Saturday 2nd June 1.30pm

What’s the beef with salmon? Ireland’s relationship with fish

Despite us being an island nation and having a fishing industry that is worth €1.1bn each year and employing 11,000 people, it’s fair to say we have a somewhat strange and strained relationship with fish. With exports of €543m per annum, do our customers in other countries value our fish products more than we do? Why are we importing hundreds of millions of euros of fish annually? And perhaps the most crucial question, how often have you surveyed the beautiful array of fish in a fish-mongers before settling on a few salmon fillets? Why are we so unadventurous when it comes to buying and cooking fish?

Sunday 3rd June 12pm

Death of Family Dinners

It’s a sign of the times that restaurant delivery chain Just Eat saw its annual revenues rise to nearly £700m this year. Clearly, families are now less and less likely to sit down each evening and eat a home cooked meal together. What’s the impact of this extraordinary societal shift away from the ancient tradition of breaking bread together with family? Does it really matter if families grab a takeaway or if individual family members eat different things and at different times? And in our busy lives, what skills do we need to keep family dinners on the menu?

– Professor Donal O’Shea (Operation Transformation)

Sunday 3rd June 1.30pm

Zero Waste Life- Plastics & Packaging

Quite suddenly, the plastics and packaging issue seems to be having its moment in the sun. Consumer groups are calling retailers out on entirely unnecessary packaging of fruit and vegetables. Retailers argue that consumers will always grab the packaged alternative rather than buying veg and fruit ‘loose’. What’s the impact of our grab and go convenience culture on the planet? Just how much packaging is involved and how much of it is actually recyclable? Above all, what can we do about it and who is leading the way?

– Dr Cara Augustenborg (Friends of the Earth)

– Timi Nicholson (Simple No Waste Life)

Monday 4th June 12pm

Food in Direct Provision- a year on- what’s changed?

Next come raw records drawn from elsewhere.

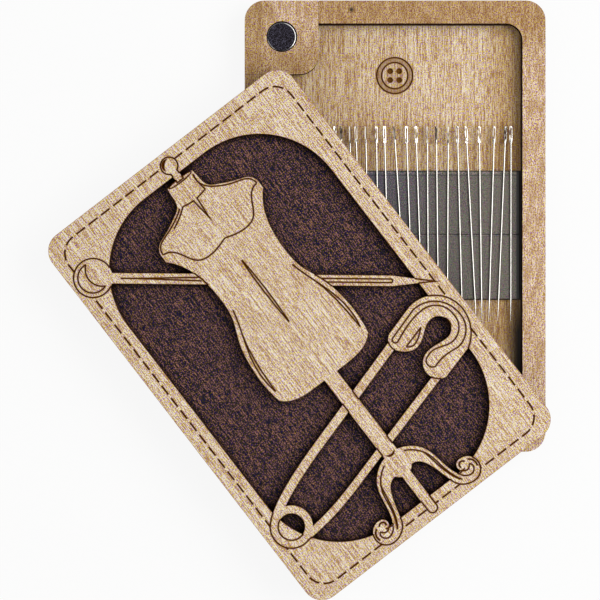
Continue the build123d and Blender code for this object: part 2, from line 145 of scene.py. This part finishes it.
def add(tree, kind, feeds=None, stops=(), **settings):
    """Adds one node with its settings, its colour stops and what feeds its sockets."""
    made = tree.nodes.new("ShaderNode" + kind)
    for setting, value in settings.items():
        setattr(made, setting, value)
    for number, (place, shade) in enumerate(stops):
        elements = made.color_ramp.elements
        stop = elements[number] if number < len(elements) else elements.new(place)
        stop.position = place
        stop.color = shade
    for socket, feed in (feeds or {}).items():
        if isinstance(feed, bpy.types.NodeSocket):
            tree.links.new(feed, made.inputs[socket])
        else:
            made.inputs[socket].default_value = feed
    return made


def blank(name):
    """A new material, its empty node tree, and the place on the piece that its patterns follow."""
    material = bpy.data.materials.new(name)
    material.use_nodes = True
    tree = material.node_tree
    tree.nodes.clear()
    return material, tree, add(tree, "TexCoord").outputs["Object"]


def finish(material, *names):
    """Puts a material on every slot of the named parts of the case."""
    for name in names:
        for slot in frame["nodes"][name].material_slots:
            slot.material = material


def mottled(tree, place, size, detail, level=0.0, turn=0.0, distortion=0.0):
    """Random mottling whose patches have the given width, length and height, seen at one level."""
    stretched = add(tree, "Mapping", {
        "Vector": place, "Location": (0.0, 0.0, level), "Rotation": (0.0, 0.0, turn), "Scale": size,
    }, vector_type="TEXTURE").outputs[0]
    return add(tree, "TexNoise", {
        "Vector": stretched, "Scale": 1.0, "Detail": detail, "Distortion": distortion,
    }).outputs["Fac"]


def stained(tree, base, shade, bounds, way="MIX"):
    """A colour with a stain laid over it, as strong as all the bounds together leave it.

    Each bound is a measure, its values where the stain begins and where it is full, and the
    strengths there, where they aren't 0 and 1.
    """
    strength = None
    for measure, begins, full, *shares in bounds:
        least, most = shares or (0.0, 1.0)
        share = add(tree, "MapRange", {
            "Value": measure, "From Min": begins, "From Max": full, "To Min": least, "To Max": most,
        }).outputs[0]
        if strength is None:
            strength = share
        else:
            strength = add(tree, "Math", {0: strength, 1: share}, operation="MULTIPLY").outputs[0]
    return add(tree, "Mix", {0: strength, 6: base, 7: shade},
               data_type="RGBA", blend_type=way).outputs[2]


def rings(tree, place, centre, reach, stops):
    """Rings of colour round a centre, with their stops as shares of the reach."""
    away = add(tree, "VectorMath", {0: place, 1: centre}, operation="DISTANCE").outputs["Value"]
    share = add(tree, "MapRange", {"Value": away, "From Max": reach}).outputs[0]
    return add(tree, "ValToRGB", {"Fac": share}, stops).outputs["Color"]


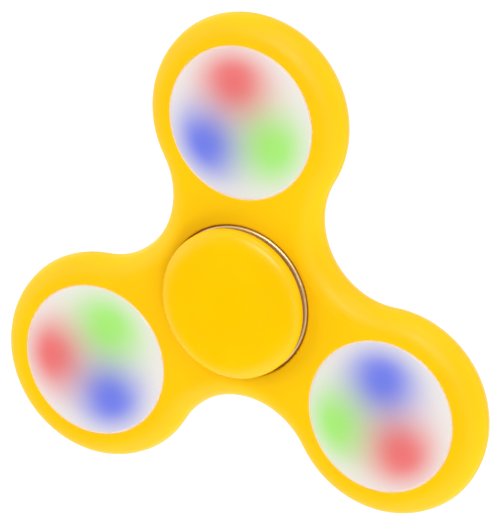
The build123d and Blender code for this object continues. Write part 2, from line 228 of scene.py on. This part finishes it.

Last year’s Food Matters saw a discussion about the poor quality of food and extreme restrictions placed on asylum seekers living in Direct Provision Centres in Ireland. We met with residents who spoke about the impact of these restrictions on their dignity and their health. A year on, we ask the question – has anything changed? Are cooking facilities being made available? We will consider the reality of food life for Ireland’s Asylum Seekers and speak to those directly involved.

– Caitriona Kelly (GIY)

– Ellie Kisyombe (Our Table)

– Heidi Holden (Irish Refugee Council)

Monday 4th June 1.30pm

Social & Therapeutic Horticulture

The therapeutic benefits of growing and gardening for people with mental ill-health have long been recognised but Social & Therapeutic Horticulture (STH) is still in its infancy as a coordinated, recognised discipline in Ireland. This discussion will look at GIY’s STH programme in various different sectors including drug and alcohol addiction, direct provision centres and in Prisons. We will ask the questions – what impact does it have on participants and what other aspects of physical and mental health could STH be used to ‘treat’?